In this article we take a look at a specific problem and how to solve it with the help of Cloud native approaches. Take by example a system that needs to daily ingest a huge chunk of data where there is little to no control on the way that data is ingested. Here you are bound to ingest a large CSV file into a database where it will be consumed by other applications.
Sound interesting? Let's get into it then.
TLDR: Full development available in the solution git repo.
Architecture
Before going into the schematics it's necessary to explain how we will accomplish the solution. Our main goal here is to ingest a large file using serverless computation. It doesn't come without challenges, from limited storage capabilities, to failing executions, serverless gives us a huge improvement on overall compute and setup timelines, but not without it's downfalls. In this case we want to increase the parallel capabilities of the execution while preventing high chunks of data to be dependent on a single function/execution.
For that, we decided to begin the process by splitting the file into several smaller chunks that could be processed in parallel and therefore reduce the impact of processes failing. Then we want to make sure we have independent streams running each one of the files, and what better way to do that then to use the Fan In/Fan Out pattern for Azure Durable Functions (official documentation here).
The example architecture is based on three main components:
- Azure Storage: Container where the external systems dumps the initial file. In this case we will use it for the file sub partition as well, but other solutions could be feasible;
- Azure Functions: Compute resource that will integrate with the Azure Storage to get the file, split it, and then run multiple executions to read the file shards and upload the data to Cosmos DB;
- Cosmos DB: Azure NoSQL Database, where we will store the ingested data.
Regarding the Azure Function, we will use the Azure Durable Function features to split the execution into multiple streams:
The Azure Function execution will be based on:
- Trigger will initiate the Main execution that will start an Orchestrator instance.
- The Orchestrator instance will begin to initiate a new ProcessCsv Activity where the file will be read from the Azure Storage, split and the shards will be uploaded to the Azure Storage, afterwards the list of filenames will be returned to the Orchestrator.
- After the Orchestrator receives the list with the names of the files in the Azure Storage container, it will trigger a batch of activities based on the number of available files to be processed.
- The ProcessData Activities will receive each one a filename that will be read, processed, and every row inserted in the Cosmos DB as a new document.
Note: The current design does not include redundancy or re-ingestion in the data processing, however it can be extended by creating a list of failed inserted documents in Cosmos DB and creating a new "failed insert" list.
Implementation
Let's start by looking at the baseline versions, the example is developed using .NET 6 and Azure Functions v4. The full implementation code project is available at this git repo.
Solution Structure
The solution is composed by a single project, divided by a Functions folder, containing all the triggers, orchestrators and activities, the Models folder, containing the document structure to be inserted into Cosmos DB, and a Services folder, where the integrations with Azure Storage and Cosmos DB are implemented.
Main
The Main class contains the trigger for the instance that will run the orchestrator, this is important because instances are durable until the orchestrator ends or there is an error in the execution (for more information regarding instance management check Durable Orchestrations).
FunctionOrchestrator
The FunctionOrchestrator class is responsible for running the orchestration where the Activities will be instantiated from.
First we start by initiating the ProcessFile Activity that will process the large file, split it in several shards, upload them to Azure Storage and return a list with the new files names.
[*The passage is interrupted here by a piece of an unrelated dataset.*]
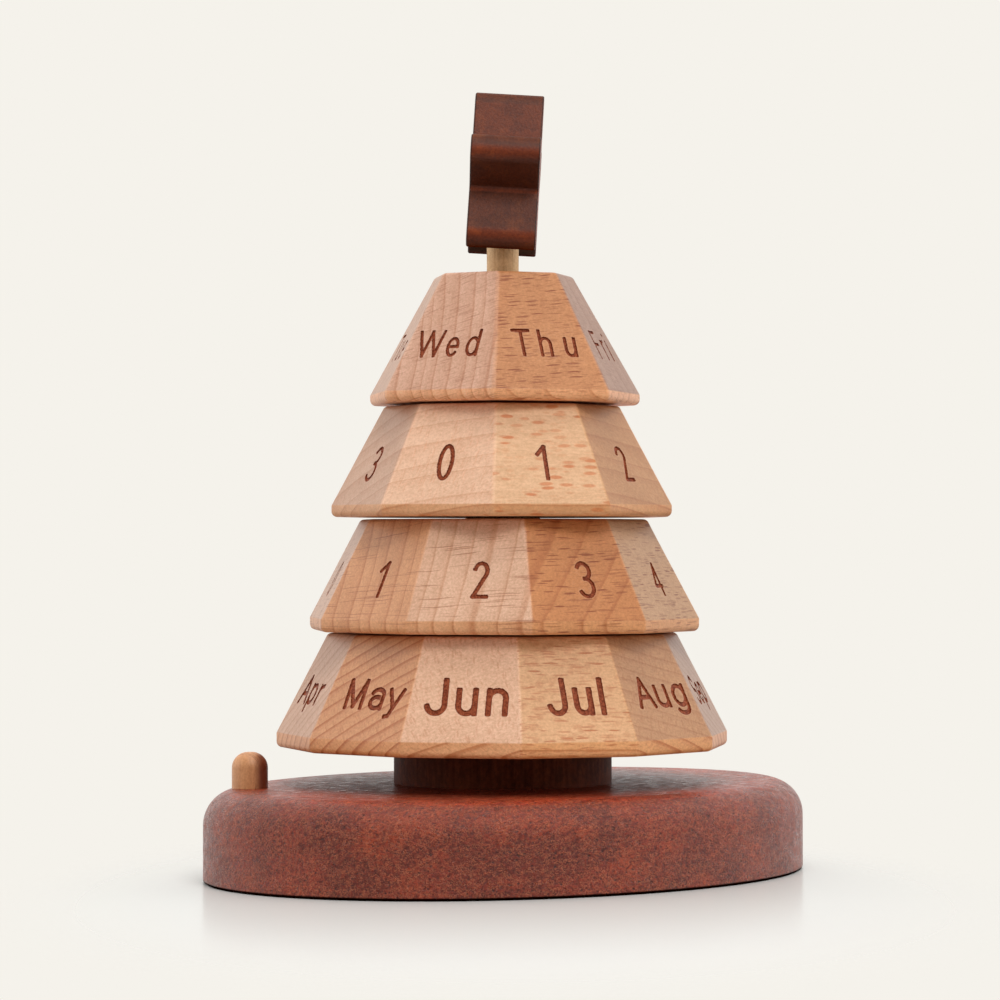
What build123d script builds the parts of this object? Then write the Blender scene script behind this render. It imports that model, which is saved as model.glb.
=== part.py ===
from build123d import *
import os
from dataclasses import dataclass
from math import atan2, cos, pi, radians, sin

# A tiered wooden desk calendar. Four many-sided blocks, each narrower than the one below,
# turn on one upright dowel that is glued into an oval base. A star caps the dowel.
#
# Frame: millimetres, +Z up. The origin is the centre of the base's underside. +X runs along
# the oval's long axis, and -Y is the front.

# Oval base
base_length = 125.6
base_width = 95.0
base_height = 16.8
base_shoulder_round = 6.5
base_foot_round = 0.6

# Round block under the lowest tier
trunk_diameter = 40.8
trunk_height = 6.35
trunk_edge_round = 0.5

# Upright dowel. It stands a little behind the middle of the oval.
axle_setback = 1.8
axle_diameter = 6.0
axle_depth_in_base = 12.0
axle_end_chamfer = 0.5

# Fits, as gaps on the radius
glue_gap = 0.05
running_gap = 0.1

# Veneer washers that keep the tiers apart
washer_diameter = 14.0
washer_thickness = 0.4

# Sanded edges that all the tiers share
tier_corner_round = 1.2
tier_rim_round = 1.1

# Peg that stands near the rim of the base. Its centre is on an oval that is a fixed distance
# inside the rim, at an angle from +X.
peg_diameter = 6.6
peg_height = 6.6
peg_depth_in_base = 8.0
peg_top_round = 2.4
peg_foot_chamfer = 0.5
peg_rim_inset = 8.5
peg_angle = 144.8

# Five-pointed star. The two radii are to its corners before they are rounded.
star_points = 5
star_tip_radius = 23.8
star_notch_radius = 8.1
star_tip_round = 2.8
star_notch_round = 1.0
star_thickness = 12.9
star_edge_round = 0.35
star_bore_depth = 8.0
star_gap_below = 4.5
star_turn = 45.2
star_lean = 3.3


@dataclass
class Tier:
    """A turning block: an upright band, then flat faces that lean in to a smaller top.

    rest_turn is the angle from +X to a corner of the block when the calendar is at rest.
    """

    name: str
    faces: int
    bottom_across_corners: float
    top_across_corners: float
    band_height: float
    height: float
    rest_turn: float


# From the bottom up
tiers = [
    Tier("month", 12, 84.7, 65.4, 2.8, 21.3, 20.45),
    Tier("units", 10, 74.1, 54.5, 2.4, 20.8, 18.05),
    Tier("tens", 9, 64.5, 44.5, 2.2, 20.7, 22.8),
    Tier("weekday", 7, 52.6, 26.7, 2.0, 24.2, 16.5),
]

# Heights that follow from the sizes above
trunk_top = base_height + trunk_height
stack_top = trunk_top + sum(washer_thickness + tier.height for tier in tiers)

# The star's rounded legs set how high its centre stands over the top tier
half_point = pi / star_points
tip_half_angle = atan2(
    star_notch_radius * sin(half_point),
    star_tip_radius - star_notch_radius * cos(half_point),
)
tip_centre_radius = star_tip_radius - star_tip_round / sin(tip_half_angle)
star_leg_drop = tip_centre_radius * cos(half_point) + star_tip_round
star_centre_z = stack_top + star_gap_below + star_leg_drop
star_notch_z = star_centre_z - star_notch_radius
axle_foot_z = base_height - axle_depth_in_base
axle_top_z = star_notch_z + star_bore_depth

# Places on the base, seen from above
axle_place = Pos(0, axle_setback, 0)
peg_x = (base_length / 2 - peg_rim_inset) * cos(radians(peg_angle))
peg_y = (base_width / 2 - peg_rim_inset) * sin(radians(peg_angle))
peg_place = Pos(peg_x, peg_y, 0)


def upright_cylinder(diameter, bottom_z, top_z):
    """Cylinder on the Z axis between two heights."""
    body = Cylinder(diameter / 2, top_z - bottom_z, align=(Align.CENTER, Align.CENTER, Align.MIN))
    return Pos(0, 0, bottom_z) * body


def axle_hole(gap, bottom_z, top_z):
    """The dowel's clearance hole between two heights."""
    return upright_cylinder(axle_diameter + 2 * gap, bottom_z, top_z)


def make_base():
    """Thick oval slab with a rounded shoulder, and blind holes for the dowel and the peg."""
    slab = extrude(Ellipse(base_length / 2, base_width / 2), base_height)
    slab = fillet(slab.edges().group_by(Axis.Z)[-1], base_shoulder_round)
    slab = fillet(slab.edges().group_by(Axis.Z)[0], base_foot_round)
    slab -= axle_place * axle_hole(glue_gap, axle_foot_z, base_height)
    peg_hole = upright_cylinder(
        peg_diameter + 2 * glue_gap, base_height - peg_depth_in_base, base_height
    )
    return slab - peg_place * peg_hole


def make_trunk():
    """Round block that lifts the lowest tier clear of the base."""
    block = upright_cylinder(trunk_diameter, base_height, trunk_top)
    block = fillet(block.edges().group_by(Axis.Z)[-1], trunk_edge_round)
    return block - axle_hole(glue_gap, base_height, trunk_top)


def make_axle():
    """Plain dowel from the foot of its hole in the base to the end of the star's bore."""
    dowel = upright_cylinder(axle_diameter, axle_foot_z, axle_top_z)
    rims = dowel.edges().filter_by(GeomType.CIRCLE)
    return chamfer(rims, axle_end_chamfer)


def make_peg():
    """Short dowel with a domed head."""
    foot_z = base_height - peg_depth_in_base
    dowel = upright_cylinder(peg_diameter, foot_z, base_height + peg_height)
    rims = dowel.edges().filter_by(GeomType.CIRCLE).sort_by(Axis.Z)
    dowel = fillet(rims[-1], peg_top_round)
    rims = dowel.edges().filter_by(GeomType.CIRCLE).sort_by(Axis.Z)
    return chamfer(rims[0], peg_foot_chamfer)


def make_washer(bottom_z):
    """Thin washer on the dowel, under one tier."""
    top_z = bottom_z + washer_thickness
    return upright_cylinder(washer_diameter, bottom_z, top_z) - axle_hole(glue_gap, bottom_z, top_z)


def tier_outline(tier, across_corners, z):
    """Regular polygon with eased corners, at one height."""
    outline = RegularPolygon(across_corners / 2, tier.faces)
    outline = fillet(outline.vertices(), tier_corner_round)
    return Pos(0, 0, z) * Rot(0, 0, tier.rest_turn) * outline


def make_tier(tier, bottom_z):
    """Upright band, leaning faces above it, eased rims, and a running bore for the dowel."""
    band_top = bottom_z + tier.band_height
    top_z = bottom_z + tier.height
    wide = tier_outline(tier, tier.bottom_across_corners, bottom_z)
    band = extrude(wide, tier.band_height)
    wide_top = tier_outline(tier, tier.bottom_across_corners, band_top)
    narrow_top = tier_outline(tier, tier.top_across_corners, top_z)
    block = band + loft([wide_top.face(), narrow_top.face()], ruled=True)
    rims = block.edges().group_by(Axis.Z)
    block = fillet(rims[0] + rims[-1], tier_rim_round)
    return block - axle_hole(running_gap, bottom_z, top_z)


def make_star():
    """Thick star, upright on its two lower points, with the dowel's blind bore in its notch.

    It is drawn facing -Y, leans about the bore's mouth, and then turns about the dowel.
    """
    radii = [star_tip_radius, star_notch_radius] * star_points
    corners = [
        (radius * sin(index * half_point), radius * cos(index * half_point))
        for index, radius in enumerate(radii)
    ]
    outline = make_face(Polyline(*corners, close=True))
    corner_by_reach = outline.vertices().sort_by(SortBy.DISTANCE)
    outline = fillet(corner_by_reach[star_points:], star_tip_round)
    corner_by_reach = outline.vertices().sort_by(SortBy.DISTANCE)
    outline = fillet(corner_by_reach[:star_points], star_notch_round)
    block = extrude(outline, star_thickness / 2, both=True)
    faces = block.faces().filter_by(Axis.Z)
    block = fillet(faces.edges(), star_edge_round)
    block = Rot(90, 0, 0) * block
    block = Pos(0, 0, star_notch_radius) * block
    block = Pos(0, 0, star_notch_z) * Rot(star_lean, 0, 0) * block
    block = Rot(0, 0, star_turn) * block
    return block - axle_hole(running_gap, star_notch_z - star_leg_drop, axle_top_z)


def make_all():
    """Every piece by its name, in its place. Washers and tiers are stacked from the trunk up."""
    on_dowel = {"trunk_disc": make_trunk(), "axle": make_axle(), "star": make_star()}
    level = trunk_top
    for tier in tiers:
        on_dowel[f"{tier.name}_washer"] = make_washer(level)
        level += washer_thickness
        on_dowel[f"{tier.name}_tier"] = make_tier(tier, level)
        level += tier.height
    pieces = {name: axle_place * piece for name, piece in on_dowel.items()}
    return {"base": make_base(), "marker_peg": peg_place * make_peg(), **pieces}


os.makedirs("parts", exist_ok=True)
for name, piece in make_all().items():
    piece.label = name
    export_step(piece, f"parts/{name}.step")
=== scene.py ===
import math
import bmesh
import bpy
import numpy as np
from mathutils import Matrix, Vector
from mathutils.geometry import delaunay_2d_cdt


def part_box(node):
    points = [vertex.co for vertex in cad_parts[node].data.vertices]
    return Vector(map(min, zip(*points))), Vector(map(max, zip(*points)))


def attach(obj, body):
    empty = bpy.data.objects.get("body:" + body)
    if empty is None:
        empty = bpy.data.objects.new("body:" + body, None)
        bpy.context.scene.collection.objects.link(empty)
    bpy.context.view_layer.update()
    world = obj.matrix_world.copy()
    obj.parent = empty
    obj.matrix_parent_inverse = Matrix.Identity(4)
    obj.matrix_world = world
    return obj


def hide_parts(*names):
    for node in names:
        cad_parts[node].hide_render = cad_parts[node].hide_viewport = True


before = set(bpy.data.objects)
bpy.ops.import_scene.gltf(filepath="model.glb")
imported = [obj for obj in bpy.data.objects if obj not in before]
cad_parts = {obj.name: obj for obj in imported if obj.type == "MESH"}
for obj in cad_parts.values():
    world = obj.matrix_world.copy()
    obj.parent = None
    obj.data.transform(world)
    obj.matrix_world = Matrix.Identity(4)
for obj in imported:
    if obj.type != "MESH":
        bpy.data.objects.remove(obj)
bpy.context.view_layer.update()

mm = 0.001  # metres in a millimetre
axleLow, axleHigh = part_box("axle")
axleY = (axleLow.y + axleHigh.y) / 2 / mm  # the dowel stands a little behind the middle of the base
noiseLow, noiseHigh = 0.3, 0.7  # nearly all of a noise lies between these
grainTint = (0.75, 1.0, 1.3)  # dark grain loses more blue than red, so it turns warmer and light grain paler
anyPhase = 6.3  # waves start anywhere in a full turn

# small tools for nodes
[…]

The logic behind the file processing is implemented at the StorageService ProcessCSV method, and includes a partition cleaner for old file shards. The file reading and splitting is done through an asynchronous Stream Reader to improve memory allocation, and not exceed serverless capabilities for low end plans.
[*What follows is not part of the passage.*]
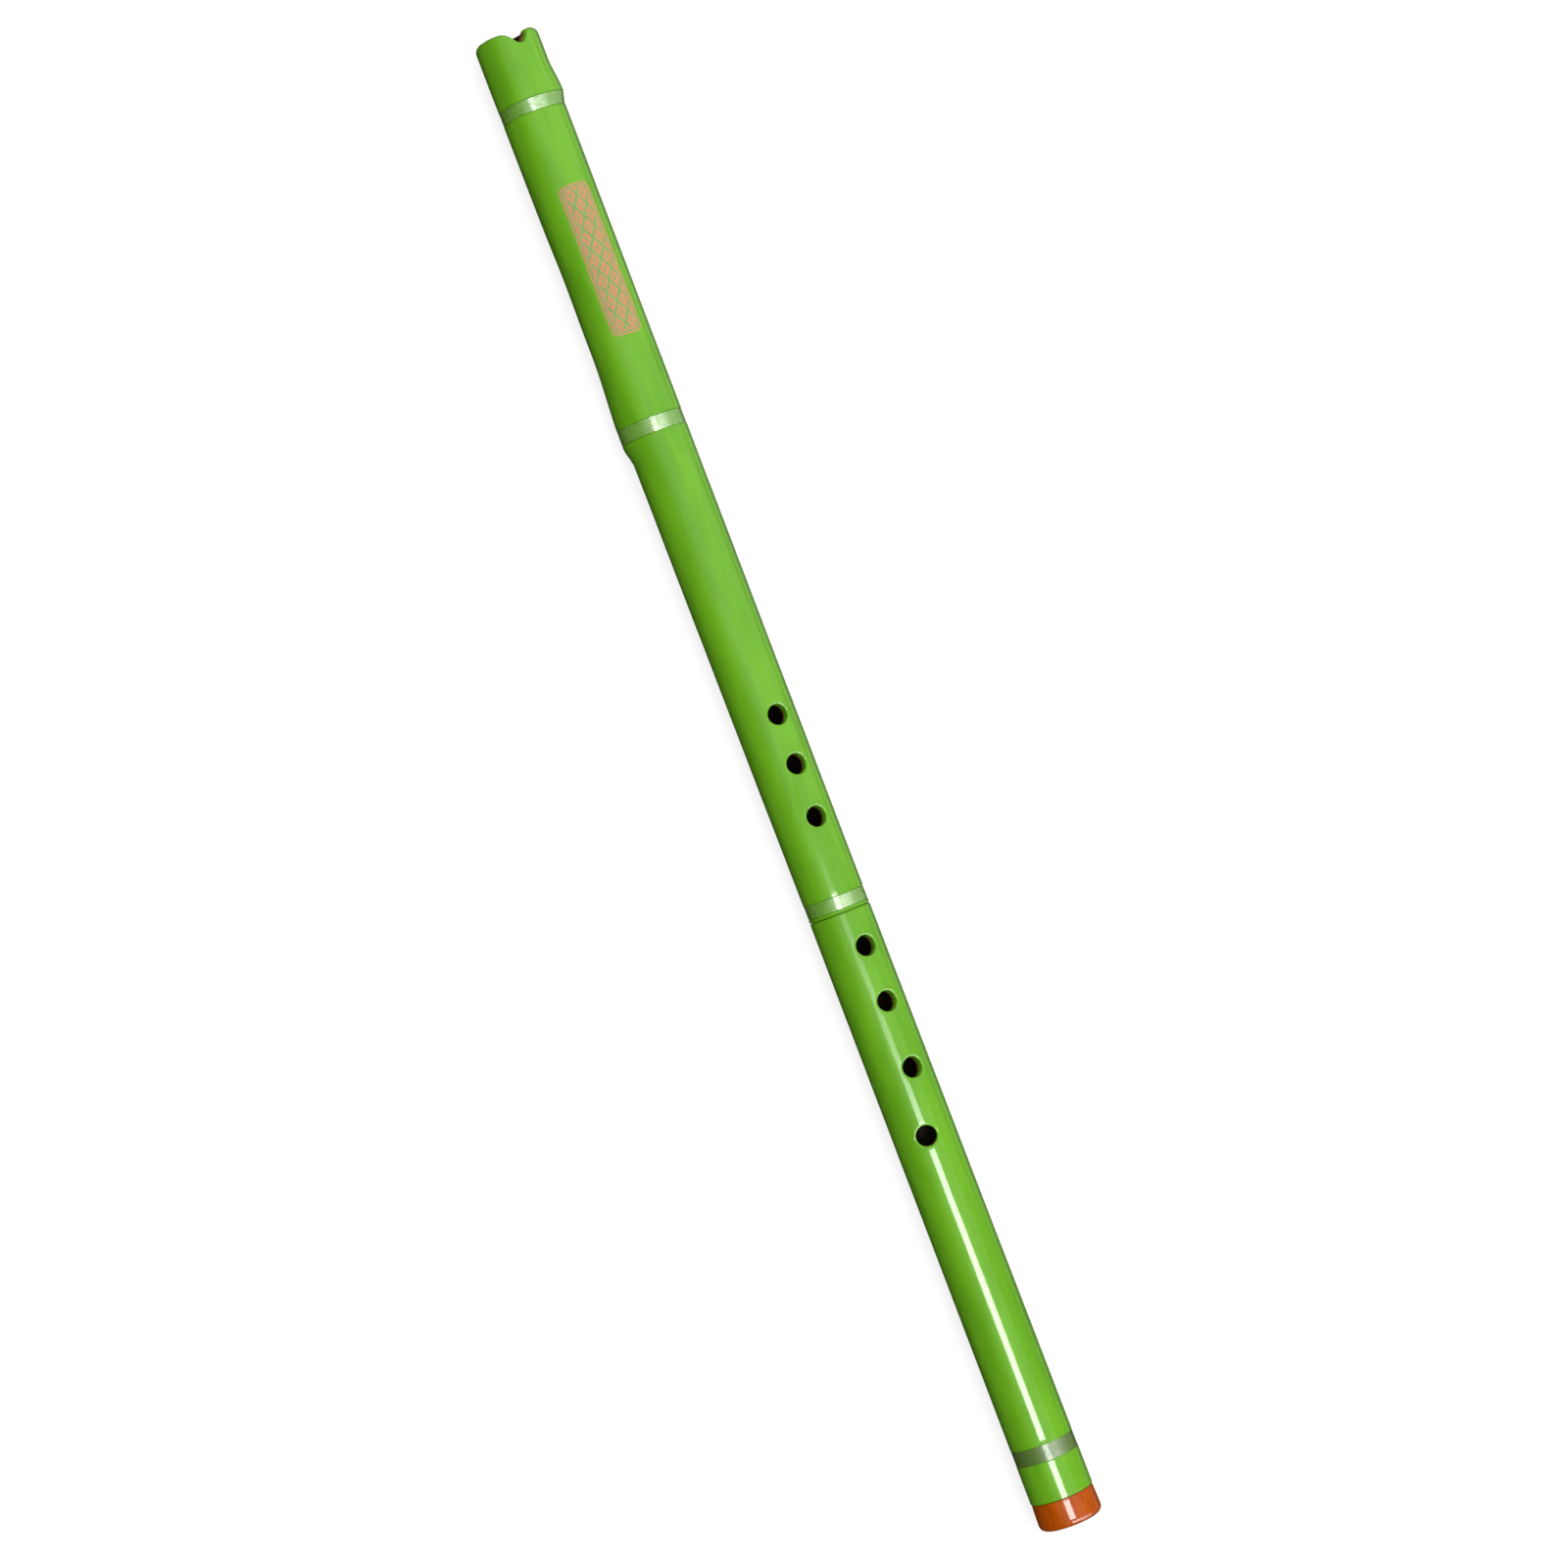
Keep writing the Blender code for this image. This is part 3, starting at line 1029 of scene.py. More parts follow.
@dataclass(frozen=True)
class Hole:
    """A round hole through the wall."""

    place: float
    radius: float
    turn: float

    def at(self, flute: Flute, along: float, aside: float, height: float) -> Place:
        """A point by its offsets from the hole's middle, at a height above the flute's axis.

        Args:
            flute: The flute's lines.
            along: How far towards the foot.
            aside: How far to the side on which the turn grows.
            height: How far out along the hole.

        Returns:
            The point.
        """
        sine, cosine = math.sin(self.turn), math.cos(self.turn)
        return (
            flute.mouth_x + self.place + along,
            sine * height + cosine * aside,
            flute.axis_height + cosine * height - sine * aside,
        )


@dataclass(frozen=True)
class Notch:
    """The blowing notch: deeper and wider further out, with softly rounded horns."""

    depth: float = 0.0044
    half_width: float = 0.0034
    bevel_run: float = 0.0016
    bevel_flare: float = 0.0012
    softness: float = 0.90
    paint_start: float = 0.45
    paint_end: float = 0.66
    fan: float = math.radians(45)
    fan_share: float = 1.35
    fan_end: float = math.radians(120)
    gather_start: float = 0.0090
    gather_end: float = 0.0240
    squeeze_end: float = 0.0220
    sharpest: float = 0.25
    sharpness_start: float = 0.8
    sharpness_end: float = 1.3
    side_start: float = 0.94
    side_end: float = 1.15

    FAR = 9.0

    def _wall_share(self, flute: Flute, radius: float) -> float:
        """How far through the wall a radius lies, from 0 at the bore to 1 outside."""
        return (radius - flute.bore) / (flute.mouth - flute.bore)

    def _half(self, flute: Flute, radius: float) -> float:
        """Half the notch's width at a radius."""
        return self.half_width + self.bevel_flare * self._wall_share(flute, radius)

    def gathered(self, flute: Flute, row: Row, even: float) -> float:
        """The turn of a column of points, which are gathered closely round the notch.

        Args:
            flute: The flute's lines.
            row: The ring that the point is on.
            even: The turn that the column has further down the flute.

        Returns:
            The turn on that ring.
        """
        weight = 1 - smooth_step(row.distance, self.gather_start, self.gather_end)
        size = abs(even)
        if weight == 0 or size >= self.fan_end:
            return even
        half = self._half(flute, row.radius)
        edge = math.asin(half * self.fan_share / row.radius)
        if size <= self.fan:
            near = math.asin(half * self.fan_share * size / self.fan / row.radius)
        else:
            near = mixed(edge, self.fan_end, (size - self.fan) / (self.fan_end - self.fan))
        return math.copysign(mixed(size, near, weight), even)

    def across(self, flute: Flute, radius: float, turn: float) -> float:
        """How far to the side of the notch's middle a point lies, in half widths.

        Args:
            flute: The flute's lines.
            radius: The point's radius.
            turn: The point's turn.

        Returns:
            The distance, or FAR behind the axis.
        """
        if math.cos(turn) <= 0:
            return self.FAR
        return abs(radius * math.sin(turn)) / self._half(flute, radius)

    def sharpness(self, flute: Flute, radius: float, turn: float) -> float:
        """How much of the rim's full rounding is left, which is least in the notch."""
        across = self.across(flute, radius, turn)
        return mixed(self.sharpest, 1.0, smooth_step(across, self.sharpness_start, self.sharpness_end))

    def cut(self, flute: Flute, radius: float, turn: float) -> float:
        """How far down the flute the notch has cut the rim back at a point.

        Args:
            flute: The flute's lines.
            radius: The point's radius.
            turn: The point's turn.

        Returns:
            The distance from the rim's plane.
        """
        inside = 1 - self.across(flute, radius, turn) ** 2
        depth = self.depth + self.bevel_run * self._wall_share(flute, radius)
        return depth * 0.5 * (inside + math.sqrt(inside * inside + self.softness))

    def paint(self, flute: Flute, radius: float, turn: float) -> float:
        """How much lacquer a point of the rim has, which the notch's cut bares near the bore.

        Args:
            flute: The flute's lines.
            radius: The point's radius.
            turn: The point's turn.

        Returns:
            The share, from 0 to 1.
        """
        across = self.across(flute, radius, turn)
        beside = smooth_step(across, self.side_start, self.side_end)
        outer = smooth_step(self._wall_share(flute, radius), self.paint_start, self.paint_end)
        return max(beside, outer)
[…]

Then the list of files is split into batches of 5 parallel workers, this is generated by launching 5 asynchronous Activities that will process each file and then return to the Orchestrator after finishing the work. After all 5 Activities finish, another 5 Activities are started and so on until all the files have been processed.
Inside the ProcessData Activity, the file is loaded from the Azure Storage and transformed into a local list of data objects, by the TransformCsv method within StorageService, ready to be inserted into the Cosmos DB database. To avoid Cosmos DB throttle the data is loaded in batches of 100 lines by the UploadData method in the CosmosService class.
After all the batches finish the orchestration execution is completed. In this case, as stated in the previous section, there is no retry mechanism for failed inserts into the Cosmos DB database.
Conclusion
External data ingestion can be complicated in several ways, not having a clear control on how the data is ingested, or even the data model behind it, can be very challenging. By taking the advantage of custom code, and cloud serverless capabilities, we can develop a clean and reusable solution to manage ingestions from external or even unmanaged internal sources.
Azure Functions have come a long way, and with the increase of reactive systems it will probably grow exponentially in the next years, however, even for data pipelines, it's extremely important for development and architecture teams to be able to extend and use tools as they see fit for the problem.
As usual, thank you for reading. I appreciate all the feedback I can get, so feel free to drop a comment bellow or to reach me in social media, links bellow as well.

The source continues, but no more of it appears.